また、前述のように、多くの置換基が置換基効果により吸収スペクトルに作用する。したがって発色団や助色団の構成によっては比較的短い共役π電子系であっても強く呈色する。
配位子吸収帯
遷移金属元素を含む化合物で、配位子場の作用で内殻の不対電子の励起による配位子吸収帯が可視領域と合致して発色する場合があり、結晶場着色とも呼ばれる。代表的な例ではルビーが挙げられる。ルビーはコランダムを構成しているAlの一部がCr3+に置換した構造を持つ。配位子場の影響でCr3+の内殻励起は紫と黄緑に配位子吸収帯を持ち、透過光は赤色に見える。同様な例として、他にもエメラルド、ヒスイ、アクアマリン、トルコ石、クジャク石あるいはザクロ石などが挙げられる。
電荷移動吸収帯
異なる金属イオン間の電荷移動や分子軌道間の電子遷移のエネルギーに起因する電荷移動吸収帯が可視領域と合致して発色する場合がある。たとえばサファイアはコランダムに不純物として含まれたFe2+とTi4+のイオン間で電子遷移が発生する際に約2電子ボルトのエネルギー差がある。その為、電荷移動吸収帯は黄色から赤にかけて吸収を持ち、透過光は青色を示す。

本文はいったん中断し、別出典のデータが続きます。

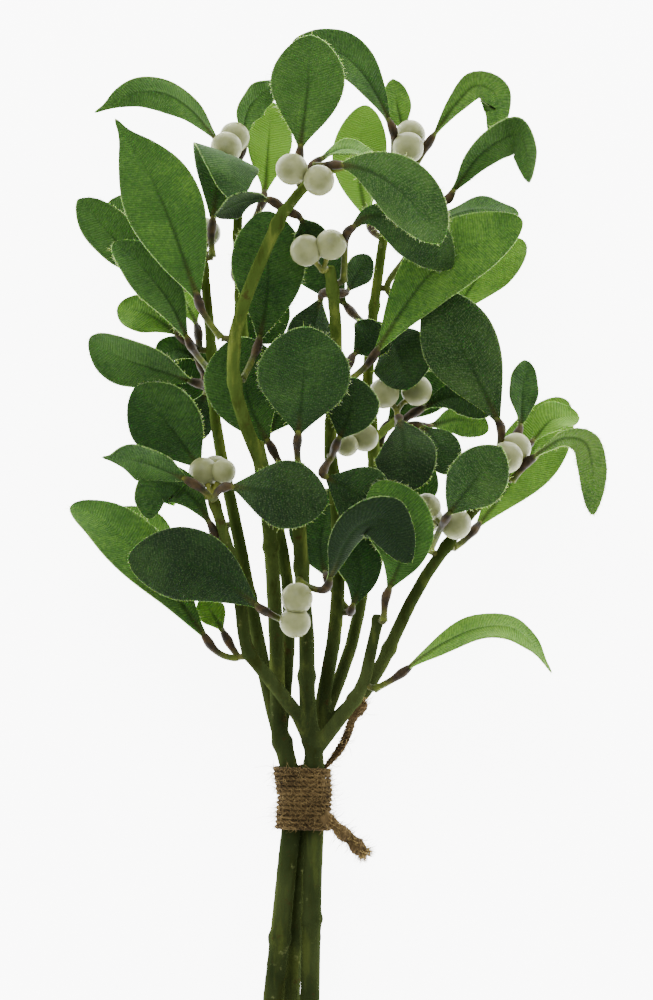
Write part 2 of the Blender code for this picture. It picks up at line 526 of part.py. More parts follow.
def settle_blade(joint, blade, beside, tips):
    """The blade tipped up or down, and rolled a little, until it is clear of everything, or None. One that the
    bunch rests on is tipped until it just meets the floor."""
    lead = Vector(blade.midrib[-1]) - joint
    axis = Vector((0, 0, 1)).cross(lead).normalized()
    lowest, laid = REACH, None
    for roll in ROLLED:
        for tip in LAID if blade.style == "rests" else tips:
            spin = Matrix.Rotation(math.radians(tip), 3, axis)
            moved = blade._replace(midrib=[joint + spin @ (Vector(p) - joint) for p in blade.midrib],
                                   roll=blade.roll + roll)
            rings, first, last = leaf_rings(joint, moved)
            above = height([p for ring in rings for p in ring] + [last])
            if above < 0.02 or blade.style == "rests" and above > lowest:
                continue
            rings, first, last = leaf_rings(joint, moved, 0.6 * GAP)
            if touches(solid("trial", rings, first, last, (0, 0, 0))):
                continue
            if beside is None or not meet(rings, last, *leaf_rings(joint, beside, 0.6 * GAP)[::2]):
                if blade.style != "rests":
                    return moved
                lowest, laid = above, moved
        if laid:
            return laid
    return None


def meet(rings, last, other_rings, other_last):
    """True if two blades of one node meet anywhere but at their joint."""
    trees = []
    for row, end in ((rings, last), (other_rings, other_last)):
        mesh = solid("trial", row[2:], sum(row[2], Vector()) / 6, end, (0, 0, 0))
        trees.append(tree_of(mesh, (0, 0, 0)))
        bpy.data.meshes.remove(mesh)
    return bool(trees[0].overlap(trees[1]))


def crosses_itself(mesh):
    """True if two faces of the mesh that share no corner meet."""
    faces = [tuple(f.vertices) for f in mesh.polygons]
    tree = BVHTree.FromPolygons([v.co / MM for v in mesh.vertices], faces)
    return any(a < b and not set(faces[a]) & set(faces[b]) for a, b in tree.overlap(tree))


def settle_leaf(name, stem, blades):
    """The joint and the mesh of a leaf node, once its blades are clear of everything."""
    middle = sum((Vector(b.midrib[0]) for b in blades), Vector()) / len(blades)
    level = middle - sum(((Vector(b.midrib[1]) - Vector(b.midrib[0])).normalized() for b in blades),
                         Vector()) / len(blades) * LEAD
    for tips, slide, around in itertools.product((TIPPED[:A_LITTLE], TIPPED), SLIDES, AROUND):
        joint = beside_stem(stem, level, middle, slide, around, PETIOLE_R * 1.25)
        moved = []
        for blade in blades:
            moved.append(settle_blade(joint, blade, moved[0] if moved else None, tips))
            if moved[-1] is None:
                break
        else:
            mesh = leaf_mesh(name, joint, moved)
            if not crosses_itself(mesh):
                return joint, mesh
            bpy.data.meshes.remove(mesh)
    raise ValueError(f"no clear place for {name}")


def leaf_mesh(name, joint, blades):
    if len(blades) == 1:
        return solid(name, *leaf_rings(joint, blades[0]), joint)
    # Two blades are one row of rings, from the first one's tip over the joint to the second one's tip.
    (rings, _, tip), (onward, _, end) = [leaf_rings(joint, blade) for blade in blades]
    back = [[ring[k] for k in (3, 2, 1, 0, 5, 4)] for ring in reversed(rings[1:])]
    turn = min(range(6), key=lambda n: sum((back[-1][k] - onward[1][(k + n) % 6]).length for k in range(6)))
    back = [[ring[(k - turn) % 6] for k in range(6)] for ring in back]
    before, after = sum(back[-1], Vector()) / 6, sum(onward[1], Vector()) / 6
    bend = [joint + ((p - before) + (q - after)).normalized() * PETIOLE_R for p, q in zip(back[-1], onward[1])]
    return solid(name, back + [bend] + onward[1:], tip, end, joint)


def is_first(row):
    """The front leaf and the leaves that the bunch rests on find their places before the others."""
    return row[0] == "leaf_middle_front" or any(blade[-1] == "rests" for blade in row[2])


for name, stem, rows in sorted(LEAVES, key=lambda row: not is_first(row)):
    joint, mesh = settle_leaf(name, stem, [Blade(*row) for row in rows])
    placed.append(tree_of(mesh, joint))
    add(name, mesh, joint, "leaf_light" if name in LIGHT_LEAVES else "leaf")

# Set the bunch down: the middle of its box over the origin, and its lowest point on the floor
bpy.context.view_layer.update()
graph = bpy.context.evaluated_depsgraph_get()
corners = []
for obj in bpy.context.scene.objects:
    if obj.type == "MESH" and not obj.hide_render:
        made = obj.evaluated_get(graph).to_mesh()
        corners += [obj.matrix_world @ v.co for v in made.vertices]
low = Vector([min(c[k] for c in corners) for k in range(3)])
high = Vector([max(c[k] for c in corners) for k in range(3)])
bunch.location = (-(low.x + high.x) / 2, -(low.y + high.y) / 2, -low.z)
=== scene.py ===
import math
import random

import bmesh
import bpy
import numpy as np
from mathutils import Matrix, Vector
from mathutils.bvhtree import BVHTree


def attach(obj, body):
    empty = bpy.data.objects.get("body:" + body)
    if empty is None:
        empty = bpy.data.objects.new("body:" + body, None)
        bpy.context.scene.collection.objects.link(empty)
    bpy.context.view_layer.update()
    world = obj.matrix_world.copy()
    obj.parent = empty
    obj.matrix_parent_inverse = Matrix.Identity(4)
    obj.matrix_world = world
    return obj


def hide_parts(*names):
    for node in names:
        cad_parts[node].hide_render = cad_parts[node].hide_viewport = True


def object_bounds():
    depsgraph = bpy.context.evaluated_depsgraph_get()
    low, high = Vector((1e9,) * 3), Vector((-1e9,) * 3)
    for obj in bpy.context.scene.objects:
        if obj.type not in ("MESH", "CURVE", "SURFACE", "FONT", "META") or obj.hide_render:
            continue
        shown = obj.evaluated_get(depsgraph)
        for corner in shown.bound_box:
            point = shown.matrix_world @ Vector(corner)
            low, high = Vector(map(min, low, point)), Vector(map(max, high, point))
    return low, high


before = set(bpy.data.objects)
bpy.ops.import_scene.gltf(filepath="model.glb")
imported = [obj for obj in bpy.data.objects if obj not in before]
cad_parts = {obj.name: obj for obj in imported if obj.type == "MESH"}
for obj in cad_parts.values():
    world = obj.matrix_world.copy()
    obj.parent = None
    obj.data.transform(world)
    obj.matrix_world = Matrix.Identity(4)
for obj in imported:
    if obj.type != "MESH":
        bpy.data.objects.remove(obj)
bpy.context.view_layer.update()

# The place the bunch lies in: a white light table that glows through the leaves, a wide soft lamp above and
# beyond them, and a weak one from the other side. The bunch is seen square to its stems, which rise a little.
MM = 0.001
LIE = math.radians(6.0)  # how far the stems rise off the table
BINDING_AT = (-8.881 * MM, -64.84 * MM, 15.516 * MM)  # the middle of the binding
across, up_stem = Vector((1, 0, 0)), Vector((0, math.cos(LIE), math.sin(LIE)))
toward = across.cross(up_stem)
low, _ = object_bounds()
bunch = Matrix.Translation(BINDING_AT) @ Matrix((across, up_stem, toward)).transposed().to_4x4()

AIM = Vector((5.8 * MM, 81 * MM, 15 * MM))  # the point looked at, from the binding along the stems
DISTANCE = 3.0
HEIGHT_SEEN = 0.270
FILM = 36.0
camera = bpy.data.objects.new("camera", bpy.data.cameras.new("camera"))
bpy.context.scene.collection.objects.link(camera)
camera.data.lens, camera.data.sensor_width = FILM * DISTANCE / HEIGHT_SEEN, FILM
camera.data.clip_end = 20.0
camera.matrix_world = Matrix.Translation(bunch @ AIM + toward * DISTANCE) @ bunch.to_3x3().to_4x4()
bpy.context.scene.camera = camera

UNDER = 0.4 * MM  # the cloth is a little thicker than the solids it covers
bm = bmesh.new()
bmesh.ops.create_grid(bm, x_segments=1, y_segments=1, size=4.0)
table_top = bpy.data.objects.new("table_top", bpy.data.meshes.new("table_top"))
bm.to_mesh(table_top.data)
bm.free()
bpy.context.scene.collection.objects.link(table_top)
table_top.location = (0, 0, low.z - UNDER)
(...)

同様な機構で酸化鉄Fe3O4、鉛丹Pb3O4も呈色することが知られている。
エネルギー帯間遷移
金属や半導体などバンド理論で説明されるエネルギー帯を持つ物質の一部に、禁止帯幅が可視領域に合致する為に色として現れる光学的性質を持つ物質も存在する。
例えば、辰砂(硫化水銀(II))は禁止帯幅が2.1電子ボルトである。そして、黄色以上の光エネルギーは電子の励起に利用されるので吸収され、それ以外は反射されるので赤く見える。カドミウムイエロー (CdS) は2.6電子ボルトで紫以上が吸収されて黄色に、セレン化カドミウムは1.6電子ボルトで可視領域すべてが吸収されるため黒ずんで見える。